Denver is the other major pressure point. The FAA plan calls a DEN ground stop or delay program probable through 8:00 p.m. Zulu, and it separately notes Runway 07/25 remains closed through July 2, 2026. Even though DEN was still posting only minor delays when checked, Denver matters because it is both a large origin and a major connecting hub. When a Denver program activates, the first order effect is slower arrivals and departures. The second order effect is compressed bank structure, later aircraft turns, and weaker same day recovery across domestic itineraries that depend on Denver as a mid trip handoff.

The Northeast is more conditional, but still exposed. The FAA daily report flagged low clouds in Boston, New York, Philadelphia, and the Washington area, while the operations plan pointed to low ceilings and visibility in the New York approach system and possible later programs at BOS and LGA. Reagan National has a separate flyover constraint today, with FAA advisories warning of arrival delays and airborne holding of up to 20 minutes during specific windows. Travelers connecting through New York or Washington are not looking at a full collapse this morning, but they are looking at a day where a normal looking departure board can hide a weaker margin later in the cycle.

What Travelers Should Do Before the Afternoon Tightens

The immediate move is to protect short connections first, not just flights that already look late. If you are flying through SFO, DEN, LGA, BOS, or DCA later today, check the inbound aircraft before heading to the airport, and give yourself more buffer around parking, rideshare, bag drop, and security than the current airport board might seem to require.

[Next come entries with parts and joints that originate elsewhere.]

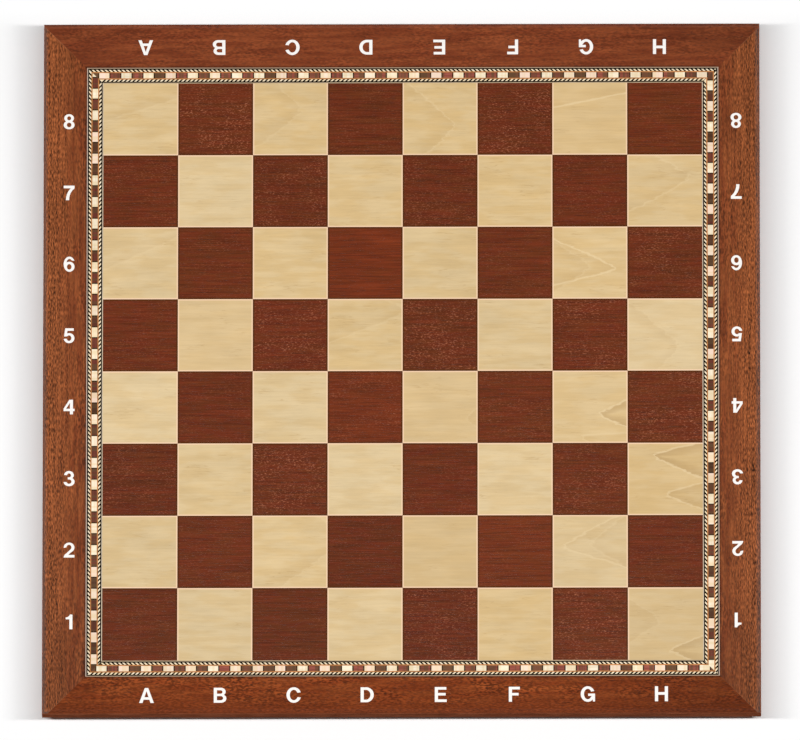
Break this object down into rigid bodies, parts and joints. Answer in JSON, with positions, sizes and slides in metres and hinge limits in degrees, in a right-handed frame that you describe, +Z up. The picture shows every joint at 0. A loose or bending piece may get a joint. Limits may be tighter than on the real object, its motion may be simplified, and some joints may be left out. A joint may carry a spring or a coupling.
{
  "type": "chessboard",
  "caption": "Square inlaid wooden chessboard: lipped panel with a chequered veneer field, rope-and-block banding and a mitred frame, resting on felt pads.",
  "frame": {"origin": "middle of the board, on the surface that the felt pads stand on", "axes": "+Z up out of the playing face; +Y to the far side, rank 8; +X to the right, file H, for a player who sits at the front, on the -Y side"},
  "size_m": [0.4784, 0.4784, 0.0152],
  "materials": {
    "core_fibreboard": "raw fibreboard, hidden inside",
    "edge_lipping": "satin lacquer",
    "back_veneer": "satin lacquer",
    "frame_veneer": "satin lacquer",
    "dark_square": "satin lacquer",
    "light_square": "satin lacquer",
    "white_holly": "satin lacquer",
    "black_dyed_wood": "satin lacquer",
    "orange_wood": "satin lacquer",
    "cream_maple": "satin lacquer",
    "brown_walnut": "satin lacquer",
    "green_felt": "wool felt"
  },
  "bodies": {
    "root": {"core_panel": "core_fibreboard", "back_veneer_left": "back_veneer", "back_veneer_right": "back_veneer", "felt_pads": "green_felt", "lipping_front": "edge_lipping", "frame_veneer_front": "frame_veneer", "white_lines_front": "white_holly", "black_lines_front": "black_dyed_wood", "orange_lines_front": "orange_wood", "rope_black_front": "black_dyed_wood", "rope_cream_front": "cream_maple", "blocks_light_front": "cream_maple", "blocks_brown_front": "brown_walnut", "block_spacers_front": "black_dyed_wood", "lipping_right": "edge_lipping", "frame_veneer_right": "frame_veneer", "white_lines_right": "white_holly", "black_lines_right": "black_dyed_wood", "orange_lines_right": "orange_wood", "rope_black_right": "black_dyed_wood", "rope_cream_right": "cream_maple", "blocks_light_right": "cream_maple", "blocks_brown_right": "brown_walnut", "block_spacers_right": "black_dyed_wood", "lipping_back": "edge_lipping", "frame_veneer_back": "frame_veneer", "white_lines_back": "white_holly", "black_lines_back": "black_dyed_wood", "orange_lines_back": "orange_wood", "rope_black_back": "black_dyed_wood", "rope_cream_back": "cream_maple", "blocks_light_back": "cream_maple", "blocks_brown_back": "brown_walnut", "block_spacers_back": "black_dyed_wood", "lipping_left": "edge_lipping", "frame_veneer_left": "frame_veneer", "white_lines_left": "white_holly", "black_lines_left": "black_dyed_wood", "orange_lines_left": "orange_wood", "rope_black_left": "black_dyed_wood", "rope_cream_left": "cream_maple", "blocks_light_left": "cream_maple", "blocks_brown_left": "brown_walnut", "block_spacers_left": "black_dyed_wood", "dark_squares_rank_1": "dark_square", "light_squares_rank_1": "light_square", "dark_squares_rank_2": "dark_square", "light_squares_rank_2": "light_square", "dark_squares_rank_3": "dark_square", "light_squares_rank_3": "light_square", "dark_squares_rank_4": "dark_square", "light_squares_rank_4": "light_square", "dark_squares_rank_5": "dark_square", "light_squares_rank_5": "light_square", "dark_squares_rank_6": "dark_square", "light_squares_rank_6": "light_square", "dark_squares_rank_7": "dark_square", "light_squares_rank_7": "light_square", "dark_squares_rank_8": "dark_square", "light_squares_rank_8": "light_square"}
  },
  "joints": []
}
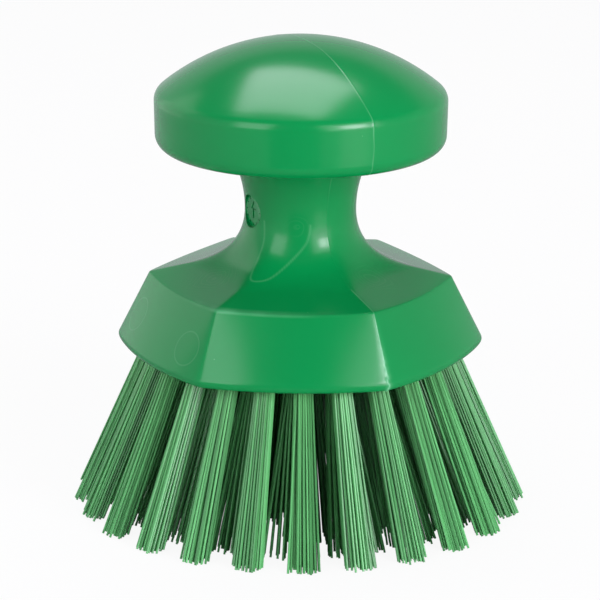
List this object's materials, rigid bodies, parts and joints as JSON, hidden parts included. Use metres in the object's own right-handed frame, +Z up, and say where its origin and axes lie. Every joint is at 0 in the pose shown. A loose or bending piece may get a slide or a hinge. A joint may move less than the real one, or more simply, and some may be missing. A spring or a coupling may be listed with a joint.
{
  "type": "round scrub brush",
  "caption": "Round hand scrubbing brush: a domed palm knob on a waisted neck, a six-sided block and splayed tufts of stiff bristle.",
  "frame": {"origin": "on the brush's axis, in the plane of the bristle tips that it stands on", "axes": "+Z up along the axis through the knob, +X towards a corner of the six-sided block, -Y towards the face that the picture shows in front"},
  "size_m": [0.1096, 0.1098, 0.1133],
  "materials": {
    "block": "moulded satin gloss",
    "bristle": "drawn filament, lightly glossy"
  },
  "bodies": {
    "root": {"brush_block": "block", "tuft_outer_01": "bristle", "tuft_outer_02": "bristle", "tuft_outer_03": "bristle", "tuft_outer_04": "bristle", "tuft_outer_05": "bristle", "tuft_outer_06": "bristle", "tuft_outer_07": "bristle", "tuft_outer_08": "bristle", "tuft_outer_09": "bristle", "tuft_outer_10": "bristle", "tuft_outer_11": "bristle", "tuft_outer_12": "bristle", "tuft_outer_13": "bristle", "tuft_outer_14": "bristle", "tuft_outer_15": "bristle", "tuft_outer_16": "bristle", "tuft_outer_17": "bristle", "tuft_outer_18": "bristle", "tuft_outer_19": "bristle", "tuft_outer_20": "bristle", "tuft_outer_21": "bristle", "tuft_outer_22": "bristle", "tuft_outer_23": "bristle", "tuft_outer_24": "bristle", "tuft_outer_25": "bristle", "tuft_second_01": "bristle", "tuft_second_02": "bristle", "tuft_second_03": "bristle", "tuft_second_04": "bristle", "tuft_second_05": "bristle", "tuft_second_06": "bristle", "tuft_second_07": "bristle", "tuft_second_08": "bristle", "tuft_second_09": "bristle", "tuft_second_10": "bristle", "tuft_second_11": "bristle", "tuft_second_12": "bristle", "tuft_second_13": "bristle", "tuft_second_14": "bristle", "tuft_second_15": "bristle", "tuft_second_16": "bristle", "tuft_second_17": "bristle", "tuft_second_18": "bristle", "tuft_third_01": "bristle", "tuft_third_02": "bristle", "tuft_third_03": "bristle", "tuft_third_04": "bristle", "tuft_third_05": "bristle", "tuft_third_06": "bristle", "tuft_third_07": "bristle", "tuft_third_08": "bristle", "tuft_third_09": "bristle", "tuft_third_10": "bristle", "tuft_third_11": "bristle", "tuft_inner_01": "bristle", "tuft_inner_02": "bristle", "tuft_inner_03": "bristle", "tuft_inner_04": "bristle", "tuft_inner_05": "bristle"}
  },
  "joints": []
}
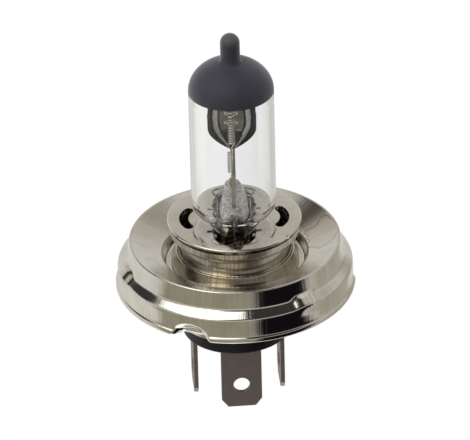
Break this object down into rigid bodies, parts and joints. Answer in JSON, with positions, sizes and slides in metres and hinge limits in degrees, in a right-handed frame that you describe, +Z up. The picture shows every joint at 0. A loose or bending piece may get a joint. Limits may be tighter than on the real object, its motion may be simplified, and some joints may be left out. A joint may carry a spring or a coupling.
{
  "type": "headlight bulb",
  "caption": "Halogen headlight bulb: clear capsule with a blackened dome, axial coils and a dip shield, on a round stepped metal flange with blade contacts.",
  "frame": {"origin": "on the lamp's axis, at the level of the tips of the contact blades", "axes": "+Z up the axis towards the tip of the glass, -Y the open side of the dip shield and the low-beam contact"},
  "size_m": [0.0449, 0.045, 0.0752],
  "materials": {
    "nickel_plate": "bright nickel plate on stamped steel, with fine drawing marks",
    "black_plastic": "moulded, satin black",
    "contact_metal": "dull tin plate, brown-grey",
    "quartz_glass": "clear, wrinkled where it is pinched",
    "black_coating": "opaque slate-black heatproof paint, matt",
    "molybdenum": "bright rolled sheet",
    "tungsten": "bare grey wire",
    "support_wire": "bare drawn wire"
  },
  "bodies": {
    "root": {"flange_ring": "nickel_plate", "base_sleeve": "nickel_plate", "base_shell": "nickel_plate", "holder_collar": "nickel_plate", "holder_disc": "nickel_plate", "base_insulator": "black_plastic", "contact_low_beam": "contact_metal", "contact_high_beam": "contact_metal", "contact_ground": "contact_metal", "glass_envelope": "quartz_glass", "blackout_coating": "black_coating", "dip_shield": "molybdenum", "low_beam_filament": "tungsten", "high_beam_filament": "tungsten", "support_wire_common": "support_wire", "support_wire_high_beam": "support_wire", "support_wire_low_beam": "support_wire", "pinch_foil_common": "molybdenum", "pinch_foil_high_beam": "molybdenum", "pinch_foil_low_beam": "molybdenum", "outer_lead_common": "support_wire", "outer_lead_high_beam": "support_wire", "outer_lead_low_beam": "support_wire"}
  },
  "joints": []
}
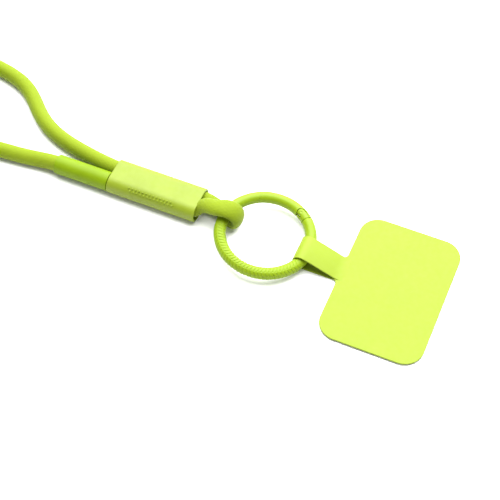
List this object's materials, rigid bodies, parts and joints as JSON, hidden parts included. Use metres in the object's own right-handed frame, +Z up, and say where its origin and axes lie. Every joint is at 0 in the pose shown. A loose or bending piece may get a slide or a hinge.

On a day like this, the published delay often shows up after the network has already begun to lose slack.

The next decision point is whether your itinerary needs certainty more than schedule convenience. For SFO and Denver, earlier departures, longer layovers, or alternate airports can make sense if the trip depends on a hard arrival time. For New York and Washington area trips, the better tradeoff may be to keep the booking but avoid assuming a short same day connection will hold if clouds, holding, or route controls start to stack. Travelers who want a one day earlier comparison can read Flight Delays and Airport Impacts: April 2. Travelers who want broader system context can read U.S. Air Traffic Control Privatization: Reality Check.

Over the next several hours, monitor whether the FAA's planned terminal programs at SFO, DEN, BOS, and LGA actually go active, and whether the Washington flyover windows create longer than forecast holding into DCA. Also watch Florida bound and Southeast routings, because the FAA plan shows multiple en route thunderstorm constraints and active traffic management flows from the Northeast and Midwest into Florida. That structure can widen the problem without every airport posting headline delay numbers at once.

Why the System Still Looks Fragile

April 3 is a good example of how U.S. delay days often develop. The daily report shows the weather footprint, but the operations plan shows how that footprint turns into practical travel risk through terminal constraints, route closures, and planned management programs. On this day, the FAA is balancing low clouds in the Northeast, thunderstorms across multiple control regions, snow in Salt Lake City, wind in Las Vegas, flyover constraints in Washington, and a high snowbird traffic backdrop in the national system. That does not guarantee a bad day everywhere. It does mean several separate friction points can interact if one or two hubs lose efficiency first.

That is also why today's seriousness is meaningful disruption risk, not yet a national breakdown. The live airport picture remained relatively restrained when checked, but the FAA's own plan already identifies the places where minor delays can become something more consequential. In practical terms, travelers still have time to defend the itinerary on April 3, but the safest assumption is that San Francisco and Denver are the first places where a manageable morning can turn into a much less forgiving afternoon.